There is little that is more convincing to a jury than a witness who is confident, consistent, and certain that he saw what he saw and that he heard what he heard. According to the U.S. Supreme Court, the “level of certainty of the witness” was usually the most important factor in gaining a conviction. Psychologists who testify about the memories of witnesses, however, claim that “an eyewitness’s confidence is not a good predictor of his or her identification accuracy.” In fact, mistaken eyewitness identifications confidently presented to the jury are the main cause of more than 75 percent of wrongful convictions.1
A large body of research demonstrates that eyewitness testimony is not as reliable as we think. According to Professor Richard Wiseman, “the truth of the matter is that, without realizing it, we tend to misremember what has happened right in front of our eyes and frequently omit the most important details.”2
A classic example of this phenomenon is the “invisible gorilla” experiment. One version of this at Cornell University had students watch a one-minute film with two basketball teams, one wearing white uniforms, and one wearing black. The teams passed a basketball back and forth and the students were asked to count the passes. In the middle of the short movie, a student in a full-body gorilla suit walks into the middle of the players, faces the camera, thumps her chest, and walks off after spending about nine seconds on camera. The actual number of basketball passes was irrelevant because the real test was to see how many people saw the gorilla. One might think such an interruption in the middle of the scene would be like a pie hitting the viewer in the face. In fact, fully one-half of the witnesses saw nothing but teams passing a basketball. When asked if they saw the gorilla, many answered, “A what?”3
A related phenomenon is referred to as “weapon focus.” It would be like a witness in the gorilla experiment seeing only the gorilla and none of the basketball players. For example, one test involved a staged fight by two students. The test ended with a gun held by one of the students going off and the other student falling to the floor. The teacher, a German criminologist, halted the proceedings, explained the test, and quizzed the students about what they had seen. Most of the students could not recall who had been involved in the “fight,” what the students looked like, what they wore, or what they had argued about only a few minutes after watching the test. What they did remember, however, was the gun. Their minds had focused on what they believed to be the most important issue—and forgot much of the rest.4
Research psychologists have been intensively studying the reliability of eyewitness testimony since the early 1980s. The studies have included staging mock crimes and asking the witnesses to identify the perpetrators from photos, testing interviewing techniques, and trying to learn if eyewitnesses could be misled by questions after the event.

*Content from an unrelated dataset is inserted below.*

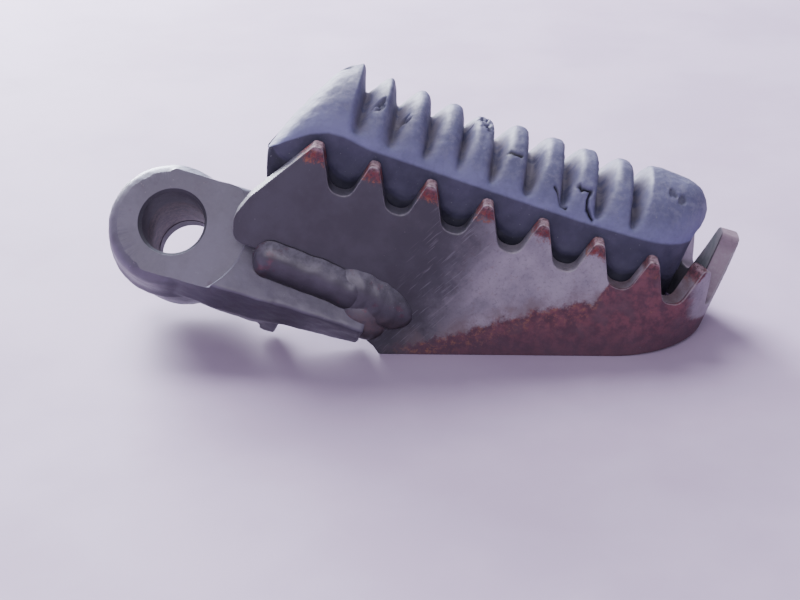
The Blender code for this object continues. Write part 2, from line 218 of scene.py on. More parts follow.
def lathe(name, profile, sides=96):
    """Solid of revolution about local z from (radius, height) points, top to bottom."""
    bm = bmesh.new()
    rings = []
    for r, z in profile:
        if r == 0:
            rings.append([bm.verts.new((0, 0, z))])
            continue
        ring = []
        for k in range(sides):
            a = 2 * math.pi * k / sides
            ring.append(bm.verts.new((r * math.cos(a), r * math.sin(a), z)))
        rings.append(ring)
    for low, high in zip(rings, rings[1:]):
        for k in range(sides):
            quad = [low[k % len(low)], low[(k + 1) % len(low)]]
            quad += [high[(k + 1) % len(high)], high[k % len(high)]]
            unique = list(dict.fromkeys(quad))
            if len(unique) > 2:
                bm.faces.new(unique)
    bmesh.ops.recalc_face_normals(bm, faces=bm.faces)
    mesh = bpy.data.meshes.new(name)
    bm.to_mesh(mesh)
    bm.free()
    return mesh


def skin(name, grid):
    """Closed tube from a (stations, points, 3) grid whose points run round each station."""
    count = grid.shape[1]
    bm = bmesh.new()
    verts = [[bm.verts.new(p) for p in ring] for ring in grid]
    for low, high in zip(verts, verts[1:]):
        for k in range(count):
            n = (k + 1) % count
            bm.faces.new((low[k], low[n], high[n], high[k]))
    bm.faces.new(verts[0])
    bm.faces.new(verts[-1])
    bmesh.ops.recalc_face_normals(bm, faces=bm.faces)
    mesh = bpy.data.meshes.new(name)
    bm.to_mesh(mesh)
    bm.free()
    return mesh


def boolean(obj, tool, operation):
    mod = obj.modifiers.new("cut", "BOOLEAN")
    mod.operation = operation
    mod.solver = "EXACT"
    mod.object = tool
    bpy.context.view_layer.update()
    apply_modifiers(obj)
    drop(tool)


def clean(obj):
    """Dissolve the zero-area slivers that cuts leave behind, on a mesh in millimetres."""
    bm = bmesh.new()
    bm.from_mesh(obj.data)
    bmesh.ops.dissolve_degenerate(bm, edges=bm.edges, dist=SLIVER)
    bmesh.ops.triangulate(bm, faces=[f for f in bm.faces if len(f.verts) > 4])
    bm.to_mesh(obj.data)
    bm.free()


def fuzz(obj, amount, size, seed=0.0):
    """Push vertices along their normals by smooth noise: amount and size in the mesh's units."""
    shift = Vector((seed, seed * 1.7, seed * 0.3))
    normals = [v.normal.copy() for v in obj.data.vertices]
    for vert, normal in zip(obj.data.vertices, normals):
        vert.co += normal * amount * noise.fractal(vert.co / size + shift, 1.0, 2.0, 3)
    obj.data.update()


# ---------------------------------------------------------------- material helpers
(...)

One test conducted on television staged a purse-snatching event and asked viewers to identify the thief from a six-person lineup. Some 1,800 of the 2,000 respondents identified the wrong man. The studies demonstrate that eyewitness testimony can run the gamut from reasonably accurate to completely worthless.5
So what does all this say about memories? If every memory can be called into question, how does that affect the memories of the Sand Creek participants of their own actions and of the actions they witnessed?

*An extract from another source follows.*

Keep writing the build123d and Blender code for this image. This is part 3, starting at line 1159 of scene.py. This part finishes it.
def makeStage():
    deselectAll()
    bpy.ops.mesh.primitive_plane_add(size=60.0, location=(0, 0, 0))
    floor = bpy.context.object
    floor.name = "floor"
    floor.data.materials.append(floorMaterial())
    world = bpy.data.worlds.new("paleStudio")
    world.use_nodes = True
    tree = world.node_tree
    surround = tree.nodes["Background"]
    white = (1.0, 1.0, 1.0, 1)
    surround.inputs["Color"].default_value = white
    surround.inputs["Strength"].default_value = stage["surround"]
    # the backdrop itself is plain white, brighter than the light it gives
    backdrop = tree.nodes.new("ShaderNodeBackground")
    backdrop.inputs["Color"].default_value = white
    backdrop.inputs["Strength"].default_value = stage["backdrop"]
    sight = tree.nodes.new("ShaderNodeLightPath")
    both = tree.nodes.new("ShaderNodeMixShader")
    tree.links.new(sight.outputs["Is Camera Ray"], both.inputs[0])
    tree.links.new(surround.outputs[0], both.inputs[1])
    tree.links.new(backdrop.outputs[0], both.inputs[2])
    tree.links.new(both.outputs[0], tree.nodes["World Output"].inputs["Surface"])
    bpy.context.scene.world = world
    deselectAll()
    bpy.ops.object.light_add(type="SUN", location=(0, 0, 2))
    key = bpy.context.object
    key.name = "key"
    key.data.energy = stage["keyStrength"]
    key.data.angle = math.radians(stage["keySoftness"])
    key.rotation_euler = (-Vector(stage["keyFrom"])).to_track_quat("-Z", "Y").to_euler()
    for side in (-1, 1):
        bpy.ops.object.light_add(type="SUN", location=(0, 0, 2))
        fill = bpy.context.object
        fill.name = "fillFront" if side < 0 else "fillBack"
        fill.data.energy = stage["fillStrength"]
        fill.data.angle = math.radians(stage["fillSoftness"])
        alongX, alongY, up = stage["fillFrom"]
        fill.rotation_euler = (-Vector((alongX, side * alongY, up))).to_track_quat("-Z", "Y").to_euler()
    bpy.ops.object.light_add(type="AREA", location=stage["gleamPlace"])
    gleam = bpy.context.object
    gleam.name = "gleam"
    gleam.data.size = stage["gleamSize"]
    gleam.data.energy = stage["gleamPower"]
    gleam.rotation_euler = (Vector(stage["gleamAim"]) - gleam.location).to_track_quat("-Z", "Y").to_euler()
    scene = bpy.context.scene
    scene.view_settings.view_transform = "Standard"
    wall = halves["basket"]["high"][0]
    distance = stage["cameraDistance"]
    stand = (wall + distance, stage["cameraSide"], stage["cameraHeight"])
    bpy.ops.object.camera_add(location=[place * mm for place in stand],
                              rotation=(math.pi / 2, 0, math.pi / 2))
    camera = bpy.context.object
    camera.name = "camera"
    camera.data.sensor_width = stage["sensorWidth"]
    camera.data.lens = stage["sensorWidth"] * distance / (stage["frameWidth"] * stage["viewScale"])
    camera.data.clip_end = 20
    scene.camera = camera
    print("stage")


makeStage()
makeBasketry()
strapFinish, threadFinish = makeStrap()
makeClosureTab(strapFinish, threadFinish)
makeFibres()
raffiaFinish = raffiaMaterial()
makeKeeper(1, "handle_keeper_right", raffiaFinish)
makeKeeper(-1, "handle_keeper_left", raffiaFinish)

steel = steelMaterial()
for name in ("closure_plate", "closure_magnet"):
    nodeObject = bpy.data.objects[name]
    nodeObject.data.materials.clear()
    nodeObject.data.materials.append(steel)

We have already read how some of Edward Wynkoop’s recollections changed over time. Let us consider George Bent, who provided about the only surviving testimony (with the exception of short statements from Edmund Guerrier) we have from the Indian side of events. Bent corresponded voluminously with George Bird Grinnell and George E. Hyde during the first two decades of the 20th century. His letters are a treasure of information about Indian life on the frontier during the mid-1800s. However, they were written four and five decades after the events.
Bent wrote twice to Hyde about the number of Arapaho who were in the Sand Creek camp. In March 1905, he claimed there were 15 lodges of Arapaho and only four individuals managed to escape. Eight years later in April 1913, he wrote that there were only seven Arapaho lodges in the camp and that three individuals escaped. As to the number of Indians captured, Bent wrote Hyde in March 1905 that Colonel Chivington took nine prisoners (six women and three children). In October 1916, Bent wrote to Grinnell that the soldiers captured three women and three children—two Cheyenne women and two children from the lodges, and one Arapaho woman and one child from the sand pits.

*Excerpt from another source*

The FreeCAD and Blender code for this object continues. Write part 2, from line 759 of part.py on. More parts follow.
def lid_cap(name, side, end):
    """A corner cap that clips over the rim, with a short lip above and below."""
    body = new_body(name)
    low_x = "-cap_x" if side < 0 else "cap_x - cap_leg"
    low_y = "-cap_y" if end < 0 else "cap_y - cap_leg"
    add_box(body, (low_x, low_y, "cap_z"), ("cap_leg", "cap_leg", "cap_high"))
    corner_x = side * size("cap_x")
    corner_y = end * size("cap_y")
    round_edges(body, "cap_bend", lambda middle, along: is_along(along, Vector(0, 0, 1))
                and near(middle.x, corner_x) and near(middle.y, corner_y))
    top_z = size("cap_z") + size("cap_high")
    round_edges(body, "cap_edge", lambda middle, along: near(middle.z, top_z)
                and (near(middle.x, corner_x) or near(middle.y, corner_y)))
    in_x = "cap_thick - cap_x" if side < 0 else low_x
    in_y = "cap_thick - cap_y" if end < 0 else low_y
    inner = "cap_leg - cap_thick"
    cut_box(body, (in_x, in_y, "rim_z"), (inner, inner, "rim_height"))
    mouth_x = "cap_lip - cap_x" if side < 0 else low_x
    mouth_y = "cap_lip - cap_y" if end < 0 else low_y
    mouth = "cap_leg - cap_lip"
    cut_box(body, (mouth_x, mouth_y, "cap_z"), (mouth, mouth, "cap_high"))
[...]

In the winter of 1865, many Indians were raiding along the South Platte River. There, they attacked and killed a band of soldiers, or ex-soldiers, heading east. According to Bent, among the soldiers’ possessions were scalps of Indians who had been killed at Sand Creek. In March 1905, he told Hyde they found two scalps. A year later, he wrote and added information that the two scalps belonged to White Leave and Little Wolf. Seven years later in December 1913, Bent wrote to Grinnell that only one scalp had been found, and it belonged to an Indian named Coyote.
Bent offered differing numbers for prisoners and scalps. Which should we accept as correct, and why? It does not appear that Bent had anything to gain or lose by relating these recollections. Instead, his letters demonstrate a malleable memory that subconsciously changed with each retelling. Different motivations may have influenced Bent’s 1913 letter to Hyde that 53 men and 110 women were killed at Sand Creek. Contrast those numbers with Colonel Chivington’s 500, or John Smith’s significantly lower 80. Bent did not remain in the area to do any counting. Instead, he garnered the numbers from the reports of others who may or may not have had their own incentives to inflate or deflate the casualty figures.6
We like to believe that our memories are exact accounts of what we witnessed, but that is not the case. According to psychology professors Christopher Chabris and Daniel Simons, “What we retrieve often is filled in based on gist, inference, and other influences,” more like a vague melody than a digital recording. “We mistakenly believe that our memories are accurate and precise, and we cannot readily separate those aspects of our memory that accurately happened and those that were introduced later.”7
1 Christopher Chabris and Daniel Simons, The Invisible Gorilla: How Other Ways Our Intuitions Deceive Us (New York, NY, 2009), 111-12.
2 Richard Wiseman, Paranormality: Why We See What Isn’t There (Lexington, KY, 2010), 72.
3 Chabris and Simons, Invisible Gorilla, 6-7.
4 Wiseman, Paranormality, 71.
5 Ibid., 72; Kathryn Foxhall, “Suddenly, a Big Impact on Criminal Justice,” American Psychological Association (January 2000), no. 1, accessed January 29, 2014, www.apa.org/monitor/jan00/pi4.aspx.
6 Bent, “Letters of George Bent to George E. Hyde”; George Bent, “The Letters of George Bent to George Bird Grinnell, 1901-1918.” Southwest Museum, Los Angeles, CA.
7 Chabris, Invisible Gorilla, 62–63.